Expired · 7th June 2009
(Part 2) As valuable as Dr. Buzz Holling's notion of panarchy theory is in helping us understand the cyclical changes in forests – the way they move through continuous phases of regeneration, growth, increasing connectivity, and then rigidity, crisis, collapse and regeneration again – his thinking is much more valuable in helping us identify and correct the same trends occurring in our modern civilization. It, too, is a natural system that has been moving through a growth phase for the last several centuries and is now becoming increasingly interconnected and rigid, conditions that are prelude to a crisis.
Indeed, the course of our globalized world has been following all the adaptive characteristics of Holling's notion of panarchy theory. If he is correct, we are approaching the end of a growth phase, a time when the rising "dependence" within the system, together with increasing specialization and efficiency, create a fatal loss of resilience. As we continue to exploit every possible resource and niche on the planet, our entire socio-economic system loses its adaptive options as it becomes more dependent on the smooth functioning of a rising proportion of its interlinked components. This "peaking", Holling contends, usually leads to a collapse.
As a measure of our vulnerability, simply choose a few examples of the cumulative effects that can be caused by any single disruption:
• Just one crash on a freeway stops traffic, creates huge jams and leaves thousands of commuters and transporters delayed for hours.
• Contamination at just one processing plant taints food supplies across a continent.
• A malfunction at one nuclear power plant almost eliminates the supply of critically important medical isotopes.
• One terrorist attack inflicts huge amounts of fear and a country spends billions of dollars on measures to prevent the repeat of such an event.
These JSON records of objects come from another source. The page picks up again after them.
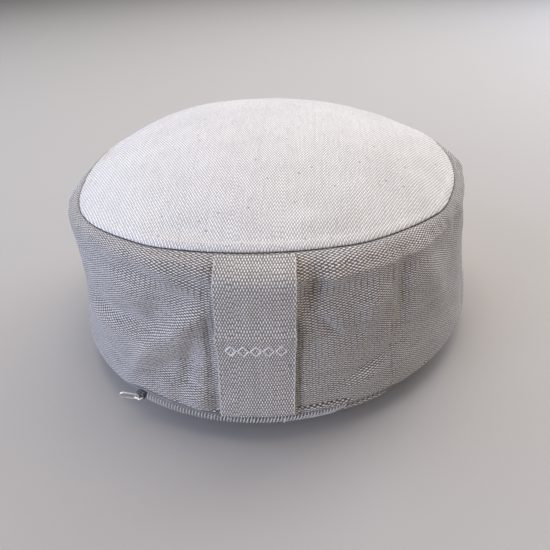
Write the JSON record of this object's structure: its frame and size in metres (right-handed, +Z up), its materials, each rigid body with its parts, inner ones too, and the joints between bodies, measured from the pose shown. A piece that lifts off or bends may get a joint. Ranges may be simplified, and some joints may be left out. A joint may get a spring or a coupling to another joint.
{
  "type": "zafu meditation cushion",
  "caption": "Round, firmly filled canvas floor cushion with a crowned top, flat side band, front carrying strap and zip.",
  "frame": {"origin": "middle of the flat foot of the base, on the surface that the cushion rests on", "axes": "+Z up out of the crown, -Y towards the front with the strap, +X to the right seen from the front"},
  "size_m": [0.3233, 0.3397, 0.1656],
  "materials": {
    "canvas": "coarse natural cotton and linen canvas, matte",
    "strap": "coarse canvas strap, matte",
    "tape": "fine woven zip tape, matte",
    "coil": "satin polyester coil",
    "metal": "nickelled zinc and wire"
  },
  "bodies": {
    "root": {"top_panel": "canvas", "side_wall": "canvas", "base_panel": "canvas", "handle_strap": "strap", "zip_tape": "tape", "zip_coil": "coil", "zip_slider": "metal", "zip_pull": "metal"}
  },
  "joints": []
}
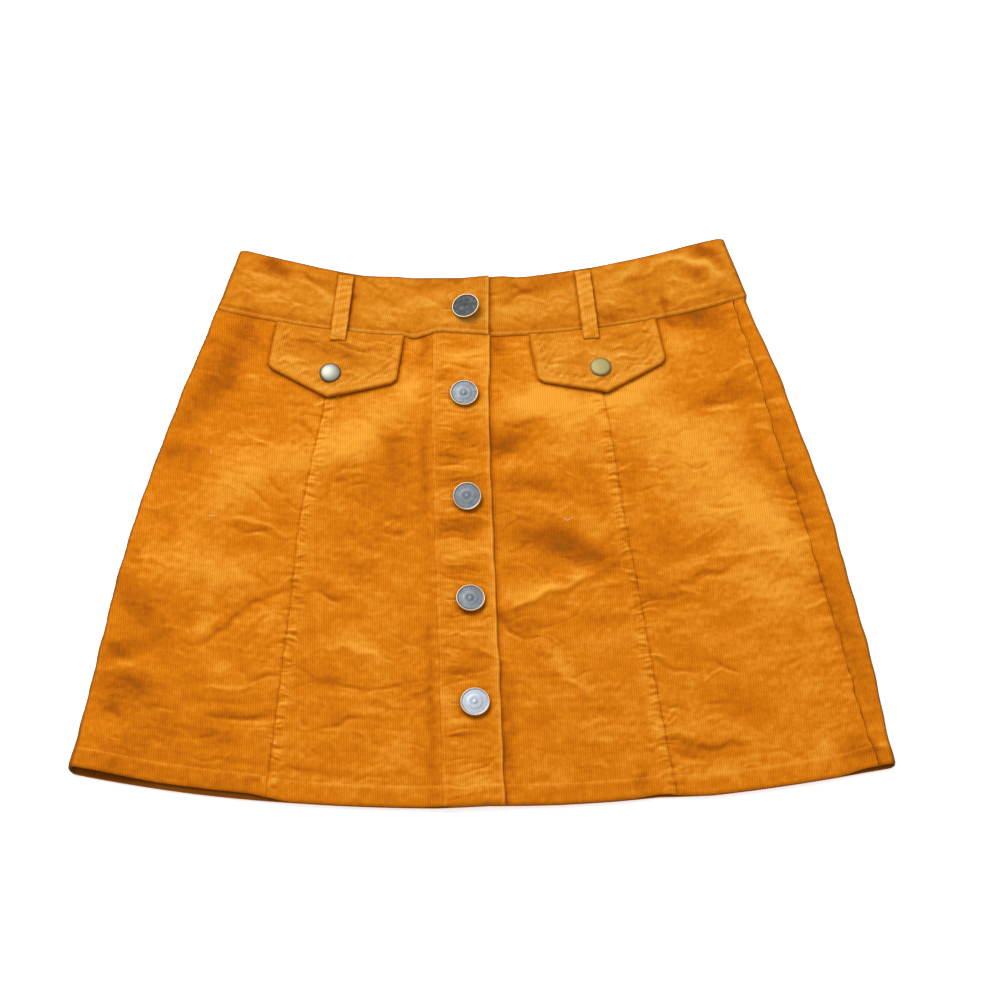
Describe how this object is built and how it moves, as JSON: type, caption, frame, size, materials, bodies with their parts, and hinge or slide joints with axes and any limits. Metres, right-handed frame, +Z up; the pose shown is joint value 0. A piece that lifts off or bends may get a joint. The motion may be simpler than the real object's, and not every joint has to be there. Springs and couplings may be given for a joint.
{
  "type": "a-line skirt",
  "caption": "Short A-line corduroy skirt laid flat, with a waistband, button placket, princess seams, pointed mock pocket flaps and belt loops.",
  "frame": {"origin": "middle of the skirt's footprint, on the surface that it lies on", "axes": "+X across the skirt to the right as seen from above with the hem nearest, +Y from the hem to the waist, +Z up out of the front"},
  "size_m": [0.551, 0.4356, 0.0157],
  "materials": {
    "corduroy": "fine 16-wale corduroy, brushed cotton pile with a soft nap, mustard orange",
    "pewter": "antique pewter plating with a lighter worn rim",
    "silver": "satin silver dome",
    "brass": "dull antique brass"
  },
  "bodies": {
    "root": {"back_panel": "corduroy", "front_side_left": "corduroy", "front_centre_left": "corduroy", "front_centre_right": "corduroy", "front_side_right": "corduroy", "placket": "corduroy", "waistband": "corduroy", "flap_left": "corduroy", "flap_right": "corduroy", "belt_loop_left": "corduroy", "belt_loop_right": "corduroy", "button_1": "pewter", "button_2": "pewter", "button_3": "pewter", "button_4": "pewter", "button_5": "pewter", "snap_left": "silver", "snap_right": "brass"}
  },
  "joints": []
}
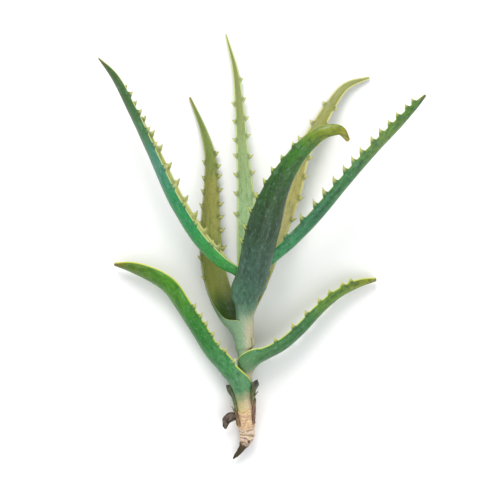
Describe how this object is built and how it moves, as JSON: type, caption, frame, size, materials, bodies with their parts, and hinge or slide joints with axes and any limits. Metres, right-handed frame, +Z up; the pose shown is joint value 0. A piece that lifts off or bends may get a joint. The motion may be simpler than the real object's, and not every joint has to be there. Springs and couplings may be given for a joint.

• Just the hint of a pandemic raises global panic, devastates tourist industries and slows international travel for months.
• A policy of unregulated mortgages in the US triggers a subprime crisis that spreads throughout the international financial system, undermining confidence in money markets and sending the global economy into a tailspin.
• Our nearly total dependence on a supply of cheap oil for transportation, innumerable consumer products and nearly half our food production transforms any hint of a shortage into convulsions of worry and nightmares of consequence.
• The excessive emission of a single gas, carbon dioxide, threatens to alter the planet's climate, displace hundreds of millions of people, induce droughts and re-structure global economies.
Indeed, the very efficiency of our global economic system, an attribute we herald as a virtue, is victimizing the planet's ecology. Maximizing performance and productivity drives the continual expansion of the world's economy. "Based on current trends," writes Thomas Homer-Dixon, "global output of goods and services will quadruple from US$60 to $240 trillion (in 2005 dollars) by 2050" (WorldWatch, March/April, 2009). Panarchy theory argues that this kind of growth eventually self-destructs. A civilization, like an athlete trying to run ever faster, needs progressively more energy to maintain itself. The system collapses when the energy return falls below the energy invested. The Roman Empire failed, Homer-Dixon suggests, because it became too complex to be supported by its food-based energy system. How, then, are we to reconcile rising growth with falling energy supplies?
Panarchy theory – and even common sense – dictates that the growth phase of any adaptive cycle cannot continue indefinitely. Continuous growth may seem possible when we are wholly emersed in the euphoria of it. This is why the insightful perspective of such people as Buzz Holling are so important – and so disturbing.
In Holling's assessment of our history, "This is a moment of great volatility and instability in the world system. We need urgently to do what we can to avoid deep collapse. We also need to figure out how to exploit the opportunity provided by crisis and collapse when they occur, because some kind of systemic breakdown is now almost certain" (Ibid).
Holling makes two crucially important points here. The first purpose of panarchy theory is to identify the behaviour that is leading to collapse and, therefore, to use the forewarning to avoid the unwelcome outcome that it predicts. The second is to prepare for the collapse by minimizing the impact.
Some people have already started to prepare for this eventuality, as if a subliminal consciousness were already sensing an impending danger. Globalization is losing its allure. Countries are moving toward greater self-sufficiency. Agricultural land is being protected, resources considered and ecologies preserved. Food security is prompting local buying and home gardens – community gardens are appearing in many urban and rural neighbourhoods. Young people are returning to old farms to restore the fields with vegetable crops. Organics are on the rise. Cycling is popular and is being encouraged for commuting in most cities. Cars are getting smaller and more efficient. The indications of awareness are everywhere.
These steps, of course, are just the beginning of the beginning. But the signs are evident. The marvel that many people hold for our modern civilization now comes coupled with a pervasive apprehension. Perhaps panarchy theory offers some clarifying insights about what is amiss and what we might do.